To do
Quote the material below exactly as written, from the first line to the line that holds "post_reach_share = 0.9", endpoints included.

Data section
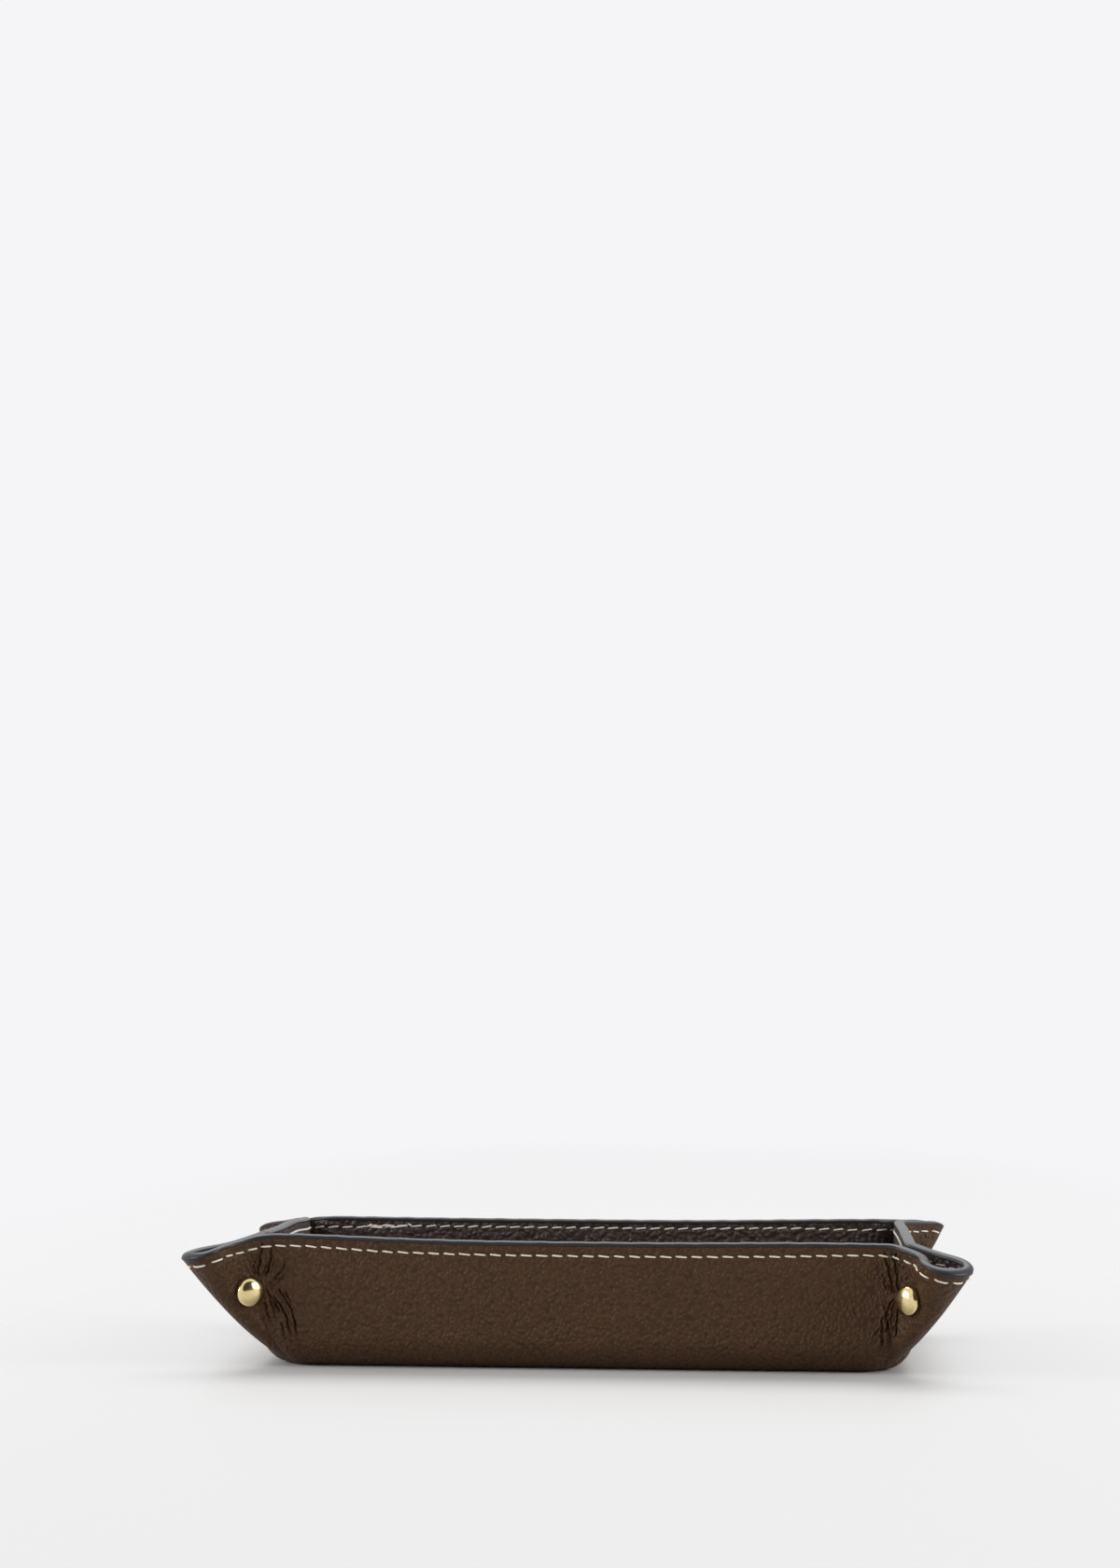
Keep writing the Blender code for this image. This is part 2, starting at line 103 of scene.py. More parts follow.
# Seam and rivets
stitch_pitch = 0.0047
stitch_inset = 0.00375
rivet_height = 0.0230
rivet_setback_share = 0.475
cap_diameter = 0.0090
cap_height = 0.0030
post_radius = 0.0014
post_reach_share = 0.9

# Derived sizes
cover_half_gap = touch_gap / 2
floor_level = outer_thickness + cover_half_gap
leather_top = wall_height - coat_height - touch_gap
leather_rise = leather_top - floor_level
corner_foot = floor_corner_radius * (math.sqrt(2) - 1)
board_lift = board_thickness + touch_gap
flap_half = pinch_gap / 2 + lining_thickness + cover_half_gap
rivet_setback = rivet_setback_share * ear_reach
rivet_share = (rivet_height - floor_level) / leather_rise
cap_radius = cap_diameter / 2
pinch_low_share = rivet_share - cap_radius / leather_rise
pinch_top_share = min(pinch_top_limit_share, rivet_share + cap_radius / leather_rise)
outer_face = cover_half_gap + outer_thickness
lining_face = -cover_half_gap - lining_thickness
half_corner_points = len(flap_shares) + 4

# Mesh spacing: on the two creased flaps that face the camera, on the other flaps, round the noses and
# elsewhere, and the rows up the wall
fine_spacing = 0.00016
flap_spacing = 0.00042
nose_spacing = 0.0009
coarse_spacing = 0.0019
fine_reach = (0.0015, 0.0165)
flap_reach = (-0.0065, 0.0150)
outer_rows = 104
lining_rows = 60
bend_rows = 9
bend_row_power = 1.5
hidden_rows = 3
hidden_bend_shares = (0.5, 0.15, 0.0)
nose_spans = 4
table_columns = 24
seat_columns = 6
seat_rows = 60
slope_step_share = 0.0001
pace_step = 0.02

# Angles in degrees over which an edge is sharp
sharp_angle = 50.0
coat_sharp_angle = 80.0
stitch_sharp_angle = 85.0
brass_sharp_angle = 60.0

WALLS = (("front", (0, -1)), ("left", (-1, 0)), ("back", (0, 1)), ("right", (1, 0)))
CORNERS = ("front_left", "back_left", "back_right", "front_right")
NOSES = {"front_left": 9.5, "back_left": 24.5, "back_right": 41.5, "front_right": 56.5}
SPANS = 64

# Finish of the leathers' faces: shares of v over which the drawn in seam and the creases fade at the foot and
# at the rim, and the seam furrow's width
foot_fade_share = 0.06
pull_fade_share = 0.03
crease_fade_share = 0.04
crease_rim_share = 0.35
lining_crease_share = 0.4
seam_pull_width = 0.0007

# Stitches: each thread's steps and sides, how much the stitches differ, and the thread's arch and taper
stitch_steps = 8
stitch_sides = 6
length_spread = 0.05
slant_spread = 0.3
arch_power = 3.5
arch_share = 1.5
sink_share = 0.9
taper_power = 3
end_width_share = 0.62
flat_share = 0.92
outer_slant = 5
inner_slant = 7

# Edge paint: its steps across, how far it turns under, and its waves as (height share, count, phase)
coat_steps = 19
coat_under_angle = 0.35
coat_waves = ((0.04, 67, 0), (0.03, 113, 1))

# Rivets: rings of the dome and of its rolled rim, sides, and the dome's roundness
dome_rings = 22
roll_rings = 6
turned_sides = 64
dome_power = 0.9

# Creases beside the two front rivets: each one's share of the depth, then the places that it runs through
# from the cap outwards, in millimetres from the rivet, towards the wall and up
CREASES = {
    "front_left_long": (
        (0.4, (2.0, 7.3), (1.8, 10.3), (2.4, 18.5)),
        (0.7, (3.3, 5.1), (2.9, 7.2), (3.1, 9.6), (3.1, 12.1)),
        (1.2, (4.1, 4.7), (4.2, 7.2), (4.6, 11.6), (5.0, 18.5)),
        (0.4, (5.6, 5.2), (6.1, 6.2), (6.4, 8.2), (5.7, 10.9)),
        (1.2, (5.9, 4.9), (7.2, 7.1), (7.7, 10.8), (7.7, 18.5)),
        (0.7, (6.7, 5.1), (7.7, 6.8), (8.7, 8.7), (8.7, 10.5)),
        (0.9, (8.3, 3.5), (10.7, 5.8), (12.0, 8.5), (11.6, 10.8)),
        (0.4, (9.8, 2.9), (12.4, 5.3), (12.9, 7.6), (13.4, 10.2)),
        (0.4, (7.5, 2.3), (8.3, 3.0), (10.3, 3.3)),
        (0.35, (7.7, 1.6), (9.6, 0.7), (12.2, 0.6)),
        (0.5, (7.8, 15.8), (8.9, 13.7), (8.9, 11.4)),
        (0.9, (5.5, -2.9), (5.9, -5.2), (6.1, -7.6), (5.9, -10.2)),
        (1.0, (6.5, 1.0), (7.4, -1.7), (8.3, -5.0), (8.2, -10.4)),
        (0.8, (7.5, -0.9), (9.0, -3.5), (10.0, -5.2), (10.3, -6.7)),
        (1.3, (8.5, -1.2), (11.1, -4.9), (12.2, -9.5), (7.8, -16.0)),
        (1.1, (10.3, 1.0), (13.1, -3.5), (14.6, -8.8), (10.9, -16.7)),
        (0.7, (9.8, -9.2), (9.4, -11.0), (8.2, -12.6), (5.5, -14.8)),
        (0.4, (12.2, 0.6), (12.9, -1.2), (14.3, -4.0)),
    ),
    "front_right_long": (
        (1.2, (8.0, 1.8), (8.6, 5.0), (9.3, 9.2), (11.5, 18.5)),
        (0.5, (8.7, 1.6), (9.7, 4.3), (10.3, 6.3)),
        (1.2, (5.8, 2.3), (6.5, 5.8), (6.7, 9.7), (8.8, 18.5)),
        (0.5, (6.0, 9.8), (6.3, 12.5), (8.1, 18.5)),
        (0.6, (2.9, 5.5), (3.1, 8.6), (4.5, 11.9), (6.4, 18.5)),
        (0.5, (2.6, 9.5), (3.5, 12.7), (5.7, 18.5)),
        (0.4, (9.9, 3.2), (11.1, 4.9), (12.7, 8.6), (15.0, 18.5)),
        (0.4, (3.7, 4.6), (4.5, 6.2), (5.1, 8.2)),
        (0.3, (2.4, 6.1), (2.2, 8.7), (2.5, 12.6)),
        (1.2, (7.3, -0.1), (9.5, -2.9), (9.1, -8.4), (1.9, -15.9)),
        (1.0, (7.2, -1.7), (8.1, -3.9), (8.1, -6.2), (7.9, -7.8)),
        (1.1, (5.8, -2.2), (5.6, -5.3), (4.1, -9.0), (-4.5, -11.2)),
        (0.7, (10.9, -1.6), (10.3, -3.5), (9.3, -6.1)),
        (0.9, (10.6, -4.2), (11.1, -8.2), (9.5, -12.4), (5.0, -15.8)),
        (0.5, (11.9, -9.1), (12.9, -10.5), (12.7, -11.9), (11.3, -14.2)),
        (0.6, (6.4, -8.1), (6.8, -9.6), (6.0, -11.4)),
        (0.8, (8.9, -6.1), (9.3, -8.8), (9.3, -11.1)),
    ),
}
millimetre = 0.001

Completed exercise
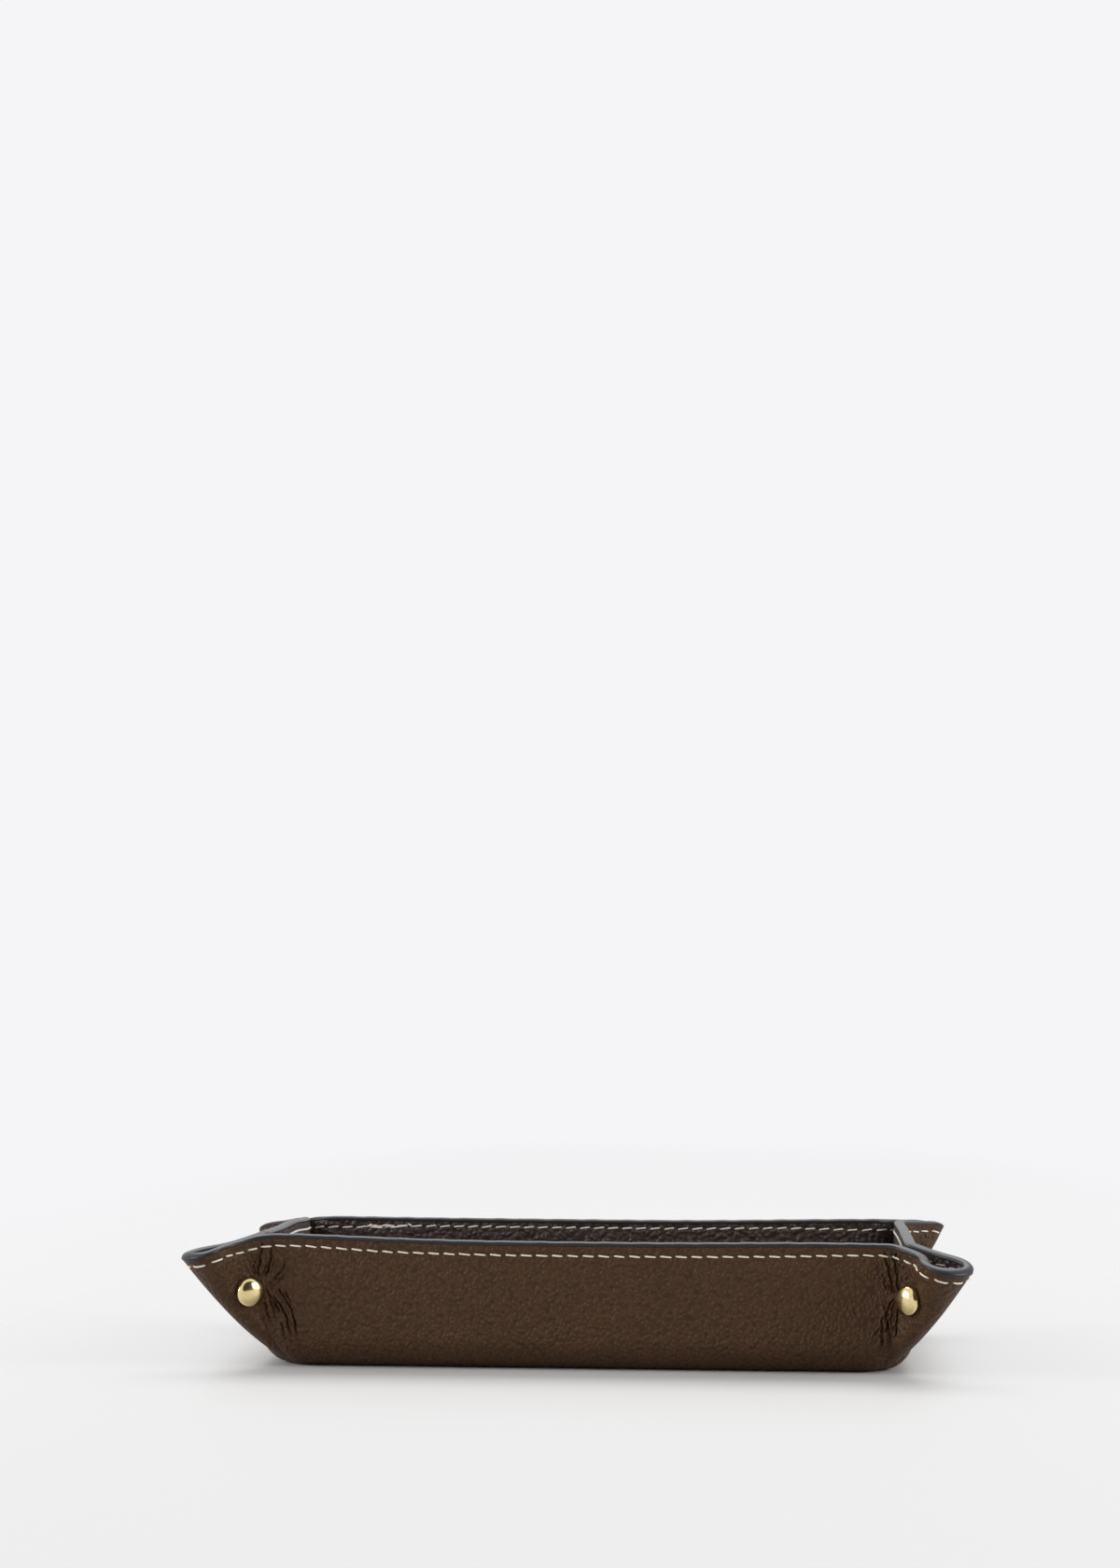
Keep writing the Blender code for this image. This is part 2, starting at line 103 of scene.py. More parts follow.
# Seam and rivets
stitch_pitch = 0.0047
stitch_inset = 0.00375
rivet_height = 0.0230
rivet_setback_share = 0.475
cap_diameter = 0.0090
cap_height = 0.0030
post_radius = 0.0014
post_reach_share = 0.9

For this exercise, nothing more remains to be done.